──────── Entries provided ────────
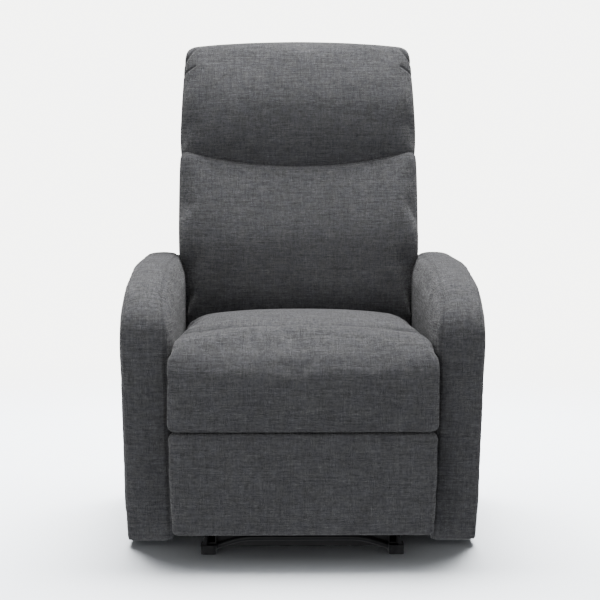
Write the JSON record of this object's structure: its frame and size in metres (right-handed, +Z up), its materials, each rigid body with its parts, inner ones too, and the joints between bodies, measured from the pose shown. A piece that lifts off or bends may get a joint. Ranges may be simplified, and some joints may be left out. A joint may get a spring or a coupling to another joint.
{
  "type": "recliner armchair",
  "caption": "Upholstered push-back recliner armchair with curved arms, a two-cushion leaning back, and a footrest on a folding linkage.",
  "frame": {"origin": "on the floor, under the middle of the chair's plan outline", "axes": "+Z up, +Y to the rear, +X to the right seen from the front; the sitter faces -Y"},
  "size_m": [0.69, 0.8796, 1.0336],
  "materials": {
    "upholstery": "dark grey heathered linen-look weave",
    "lining": "black non-woven lining",
    "wood": "sawn pine",
    "plywood": "plywood with a dark back",
    "black_steel": "satin black powder coat",
    "spring_steel": "oiled spring wire",
    "zinc": "zinc-plated rivets",
    "black_plastic": "matt moulded black"
  },
  "bodies": {
    "base": {"base_front_bar": "black_steel", "base_rear_bar": "black_steel", "base_front_tube": "black_steel", "floor_glides": "black_plastic", "base_rail_left": "black_steel", "base_rail_right": "black_steel", "base_bracket_left": "black_steel", "base_bracket_right": "black_steel"},
    "seat": {"mech_plate_left": "black_steel", "mech_plate_right": "black_steel", "seat_rail_left": "wood", "seat_rail_right": "wood", "seat_rail_front": "wood", "seat_rail_rear": "wood", "seat_springs": "spring_steel", "seat_deck": "lining", "rear_panel": "upholstery", "seat_cushion": "upholstery", "seat_roll": "upholstery", "pivot_pins": "zinc", "arm_inner_cover_left": "upholstery", "arm_inner_cover_right": "upholstery", "arm_outer_cover_left": "upholstery", "arm_outer_cover_right": "upholstery", "arm_ribbon_left": "upholstery", "arm_ribbon_right": "upholstery", "arm_front_post_left": "wood", "arm_front_post_right": "wood", "arm_rear_post_left": "wood", "arm_rear_post_right": "wood", "arm_top_rail_left": "wood", "arm_top_rail_right": "wood", "arm_sill_left": "wood", "arm_sill_right": "wood"},
    "backrest": {"back_bracket_left": "black_steel", "back_bracket_right": "black_steel", "back_post_left": "wood", "back_post_right": "wood", "back_rail_top": "wood", "back_rail_low": "wood", "back_springs": "spring_steel", "lumbar_cushion": "upholstery", "head_cushion": "upholstery", "back_shell": "upholstery"},
    "rear_link": {"rear_link_left": "black_steel", "rear_link_right": "black_steel", "torque_tube": "black_steel", "rear_link_pins": "zinc"},
    "front_link": {"front_link_left": "black_steel", "front_link_right": "black_steel"},
    "outer_link": {"outer_link_left": "black_steel", "outer_link_right": "black_steel", "outer_link_pins": "zinc"},
    "control_link": {"control_link_left": "black_steel", "control_link_right": "black_steel"},
    "footrest": {"footrest_cushion": "upholstery", "footrest_board": "plywood", "footrest_pins": "zinc", "footrest_bracket_left": "black_steel", "footrest_bracket_right": "black_steel"}
  },
  "joints": [
    {"name": "seat_tilt", "type": "hinge", "parent": "base", "child": "seat", "pos_m": [0, 0.2, 0.11], "axis": [-1, 0, 0], "range_deg": [0, 5]},
    {"name": "back_recline", "type": "hinge", "parent": "seat", "child": "backrest", "pos_m": [0, 0.2, 0.3], "axis": [-1, 0, 0], "range_deg": [0, 45]},
    {"name": "footrest_open", "type": "hinge", "parent": "seat", "child": "rear_link", "pos_m": [0, -0.2484, 0.239], "axis": [-1, 0, 0], "range_deg": [0, 90]},
    {"name": "front_link_pivot", "type": "hinge", "parent": "seat", "child": "front_link", "pos_m": [0, -0.32762, 0.25013], "axis": [-1, 0, 0], "range_deg": [0, 90]},
    {"name": "outer_link_pivot", "type": "hinge", "parent": "rear_link", "child": "outer_link", "pos_m": [0, -0.2128, 0.03711], "axis": [-1, 0, 0], "range_deg": [-90, 0]},
    {"name": "control_link_pivot", "type": "hinge", "parent": "rear_link", "child": "control_link", "pos_m": [0, -0.2201, 0.07848], "axis": [-1, 0, 0], "range_deg": [-90, 0]},
    {"name": "footrest_pivot", "type": "hinge", "parent": "outer_link", "child": "footrest", "pos_m": [0, -0.366, 0.198], "axis": [-1, 0, 0], "range_deg": [0, 90]}
  ],
  "couplings": [
    {"joint": "seat_tilt", "follows": "back_recline", "ratio": 0.11111},
    {"joint": "front_link_pivot", "follows": "footrest_open", "ratio": 1},
    {"joint": "outer_link_pivot", "follows": "footrest_open", "ratio": -1},
    {"joint": "control_link_pivot", "follows": "footrest_open", "ratio": -1},
    {"joint": "footrest_pivot", "follows": "footrest_open", "ratio": 1}
  ]
}
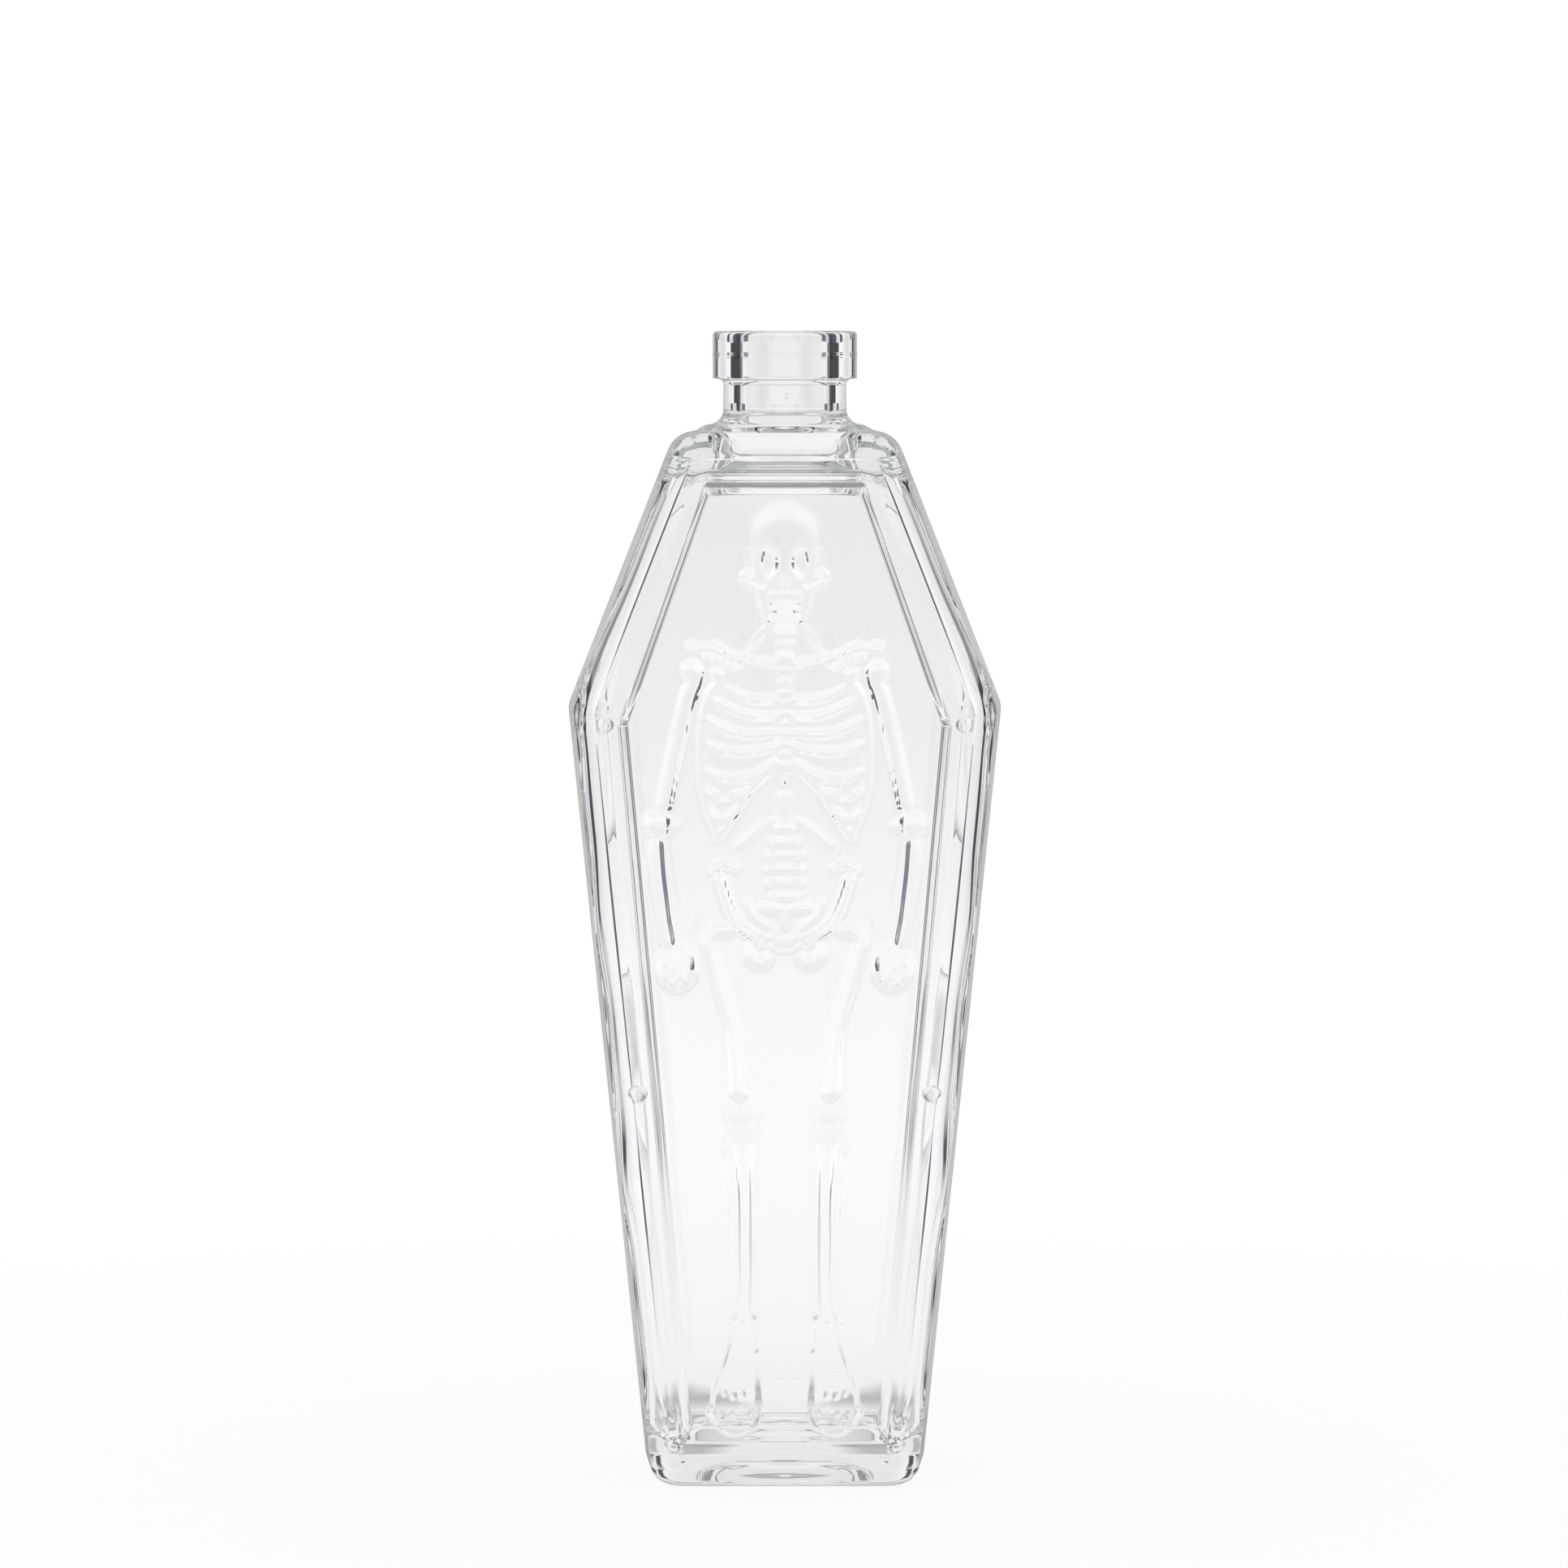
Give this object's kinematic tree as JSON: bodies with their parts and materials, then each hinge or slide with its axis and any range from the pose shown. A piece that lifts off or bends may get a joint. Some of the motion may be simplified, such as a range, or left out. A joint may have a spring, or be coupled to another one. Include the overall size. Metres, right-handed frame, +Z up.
────────
**Problem**
Wherever the string "joints" appears in the entries above, list that line.

**Response**
Write the JSON record of this object's structure: its frame and size in metres (right-handed, +Z up), its materials, each rigid body with its parts, inner ones too, and the joints between bodies, measured from the pose shown. A piece that lifts off or bends may get a joint. Ranges may be simplified, and some joints may be left out. A joint may get a spring or a coupling to another joint.
  "joints": [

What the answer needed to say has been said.